Christmas. I'm not religious, and, as was said above, Christmas is mor epagan than Christian. For me it is an excuse to give presents, and I just love how much fun my kids have, Otherwise? Meh. Whatever.
 
I celebrate Christmas... and It is a great tradition for me... In fact thats why I am still awake now as I need to wrap"santa" presents and get then downstairs but needed to be at church tonight with 4 generations of my family... WOW...
 
We celebrate Christmas, but I also celebrate Winter Solstice.

Usually, it's a big family thing here. My family are mostly in Ohio, but Malin's are all within 12 miles of our house so we get together for a big meal and more presents. It's fun seeing the kids open the presents and watching them grow from year to year, not just physically but into their own beings.

I used to be gung-ho, but it seems it's lost something since I found out I cant have children. It seems I spend most of the holiday missing my parents who died in '81 and '92 and reflecting on my life to really get "into the Spirit".

I can look past that point that the early Christian church picked Christmas as a date because it coincided with an existing festival and celebrate anyway. I keep my own Solstice traditions for me, leaving out food outside, lighting a candle, etc..
 
Last edited:
I celebrate Christmas....Had no routine but to open on Christmas eve til 2 years ago when we got some kids in the family...I lost my mamaw on Christmas Day 15 years ago today. Today we will be having Breakfast, open gifts and then eat dinner....
 
We celebrate Yule here with a bit of Christmas symbolism superimposed. A star at the top of the Christmas tree and some angels for decoration. We used to have a baby Jesus too but no one want to take the time to set up his crib anymore. But it's all for decoration, don't think anyone in my family puts any other value into it.
 
Last edited:
I celebrated that I didn't have to deal with my uppity sisters, this year. Thanksgiving, they pissed me off and maybe I pissed them off, too, because they didn't give me any convenient dates and times to meet for Chirstmas present exchange.

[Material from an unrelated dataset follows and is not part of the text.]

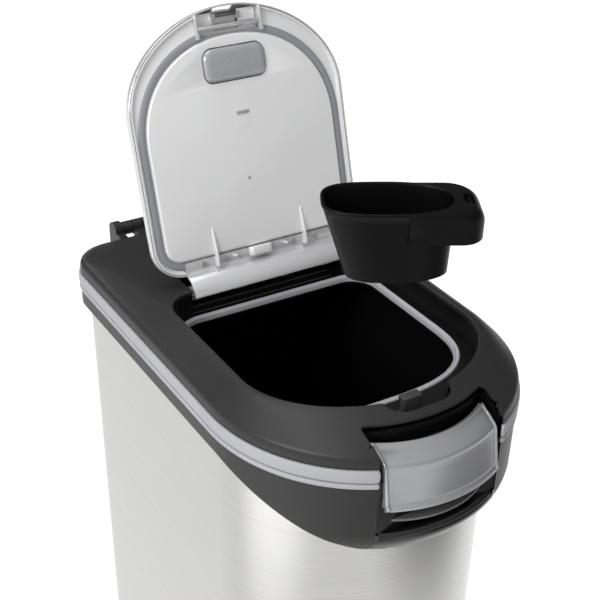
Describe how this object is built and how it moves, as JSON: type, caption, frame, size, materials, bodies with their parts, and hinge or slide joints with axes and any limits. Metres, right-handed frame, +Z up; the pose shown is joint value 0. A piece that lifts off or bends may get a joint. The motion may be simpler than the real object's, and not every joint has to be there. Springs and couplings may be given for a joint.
{
  "type": "food storage can",
  "caption": "Slim D-shaped steel storage can with a hinged black cover, front lock-down clamp, flip lid with latch, inner bucket, rear wheels and a scoop.",
  "frame": {"origin": "on the floor, under the centre of the bounding box", "axes": "+Z up, -Y to the front clamp, +X to the right seen from the front"},
  "size_m": [0.28, 0.5063, 0.8295],
  "materials": {
    "steel_shell": "fine brushed stainless, vertical bands of light",
    "black_panel": "fine grain black moulding",
    "black_plastic": "satin black moulding",
    "cover_plastic": "satin charcoal, fine spark-eroded grain",
    "frame_plastic": "satin black",
    "bucket_plastic": "satin black",
    "scoop_plastic": "satin black",
    "wheel_plastic": "moulded grey-black",
    "grey_seal": "matt grey elastomer",
    "rubber_pad": "matt black",
    "silver_plastic": "silver metallic paint",
    "liner_plastic": "light silver-grey semi-gloss moulding",
    "steel_pin": "bright plated steel"
  },
  "bodies": {
    "root": {"body_shell": "steel_shell", "back_panel": "black_panel", "base_tray": "black_plastic", "collar": "black_plastic", "collar_seal": "grey_seal", "inner_bucket": "bucket_plastic", "rear_handle": "black_plastic", "handle_grip": "black_plastic", "cover_hinge_pin": "steel_pin", "handle_screws": "steel_pin", "base_screws": "steel_pin", "collar_screws": "steel_pin", "wheel_axle": "steel_pin", "axle_caps": "steel_pin", "foot_pads": "rubber_pad", "clamp_keeper": "steel_pin", "keeper_screws": "steel_pin"},
    "wheel_left": {"wheel_hub_left": "wheel_plastic", "wheel_tyre_left": "rubber_pad"},
    "wheel_right": {"wheel_hub_right": "wheel_plastic", "wheel_tyre_right": "rubber_pad"},
    "cover": {"cover_dome": "cover_plastic", "cover_frame": "frame_plastic", "cover_seal": "grey_seal", "lid_seal": "grey_seal", "lid_catch": "frame_plastic", "clamp_seat": "frame_plastic", "cover_hinge_arms": "black_plastic", "lid_bearings": "frame_plastic", "lid_hinge_pin": "steel_pin", "clamp_pin": "steel_pin", "frame_screws": "steel_pin", "catch_screws": "steel_pin"},
    "lid": {"lid_shell": "silver_plastic", "lid_liner": "liner_plastic", "lid_hinge": "silver_plastic", "lid_screws": "steel_pin", "latch_rail": "steel_pin", "latch_springs": "steel_pin"},
    "latch": {"latch_slider": "steel_pin"},
    "clamp": {"clamp_handle": "silver_plastic", "clamp_frame": "frame_plastic", "clamp_hook": "steel_pin", "clamp_screws": "steel_pin", "clamp_spring": "steel_pin"},
    "scoop": {"scoop": "scoop_plastic"}
  },
  "joints": [
    {"name": "cover_hinge", "type": "hinge", "parent": "root", "child": "cover", "pos_m": [0, 0.24419, 0.582], "axis": [-1, 0, 0], "range_deg": [0, 80]},
    {"name": "lid_hinge", "type": "hinge", "parent": "cover", "child": "lid", "pos_m": [0, 0.07469, 0.5896], "axis": [1, 0, 0], "range_deg": [0, 106.9]},
    {"name": "latch_slide", "type": "slide", "parent": "lid", "child": "latch", "axis": [0, -0.2907, -0.9568], "range_m": [0, 0.005], "stiffness_N_per_m": 300, "springref_m": -0.004},
    {"name": "clamp_hinge", "type": "hinge", "parent": "cover", "child": "clamp", "pos_m": [0, -0.19831, 0.5735], "axis": [-1, 0, 0], "range_deg": [0, 45]},
    {"name": "wheel_left_spin", "type": "hinge", "parent": "root", "child": "wheel_left", "pos_m": [-0.092, 0.18819, 0.02], "axis": [1, 0, 0], "continuous": true},
    {"name": "wheel_right_spin", "type": "hinge", "parent": "root", "child": "wheel_right", "pos_m": [0.092, 0.18819, 0.02], "axis": [1, 0, 0], "continuous": true},
    {"name": "scoop_lift", "type": "slide", "parent": "cover", "child": "scoop", "axis": [0.1315, 0.5998, -0.7892], "range_m": [0, 0.38]}
  ]
}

So, one sister suggested I leave my presents to them outside my back door and they would come by and pick those up and drop off their presents to me. It's a nice little arrangment that I'm celebrating today.

I celebrated Chirstmas day alone, watching TV and relaxing with my cats. I might even get out some catnip for the cats to get high on tonight or tomorrow. It's too late tonight. I want to watch them, and now I've got to get some sleep. Tomorrow morning will be just fine. They don't know Christmas is today. It could just as well be tomorrow, if you're a cat.
 
day of three kings (it's a Spanish thing)
around the beginning of March (i forget the exact day)
You get 3 gifts (symbolising the gifts of the 3 magi)
 
I celebrated that I didn't have to deal with my uppity sisters, this year. Thanksgiving, they pissed me off and maybe I pissed them off, too, because they didn't give me any convenient dates and times to meet for Chirstmas present exchange.

So, one sister suggested I leave my presents to them outside my back door and they would come by and pick those up and drop off their presents to me. It's a nice little arrangment that I'm celebrating today.

I celebrated Chirstmas day alone, watching TV and relaxing with my cats. I might even get out some catnip for the cats to get high on tonight or tomorrow. It's too late tonight. I want to watch them, and now I've got to get some sleep. Tomorrow morning will be just fine. They don't know Christmas is today. It could just as well be tomorrow, if you're a cat.

I remember that joy. The year me and K decided to stop spending Christmas with our families . . . :D I had gotten to where I hated the holidays. It took a few years, but I'm back to where I love the holidays. It's relaxing, it's fun, and I DON'T HAVE TO DEAL WITH THEM. :nana: I mean, yeah, we have the open house but it's rare for anyone to come to it, and if they do it's at MY house, on MY terms. I can go in another room and read if they start their crap. Plus they don't stay very long.
 
I celebrate Christmas, in that we have the tree and "Santa" comes and all that, but I don't go to church or do anything religious.

When I was young, me and mom and dad opened presents on Christmas Eve, because Christmas morning was the big family gathering and eating and present-opening at the grandparent's house. Mom and I still open a few presents on Christmas Eve. This year I went to the movies with my step-dad while mom cooked and did last minute present preperation on Christmas, then we opened presents and ate.


Heather
 
I celebrate Solstice, inasmuch as I remember to celebrate ANY holiday, which is to say if I didn't have the time of year hammered into my head so heavily in December I'd probably remember it a day late. I'm good at that.

I buy gifts for my family and close friends, that's about as celebratory as I get. I call them christmas gifts when I give them to people who celebrate christmas. *shrug* And I complain when I don't get snow on christmas day. :p
 
Well we are Italian Catholic and we went to midnight mass. The choir was amazing.

My nephew fell asleep the minute he sat down.

I did nto put up a tree this year and only lights. Also we are not big on presents. The kids get what they ask for. My nephew wanted ice skates and we got them together and he made me wrap the box.

Other than that we over eat, over drink and under exercise...
 
graceanne's poll left me having to choose between Hanukkah and Christmas. I say no fair having to pick one over the other.. and choose 'other'.
 
I celebrate Winter Solstice for me..and Christmas for my children.

My kidlets all attend church with their dad..I happen to be pagan and proud of it...BUT my celebrations are private and NOT for family (or others)...

So I chose the solstice option but in reality, I actually celebrate both.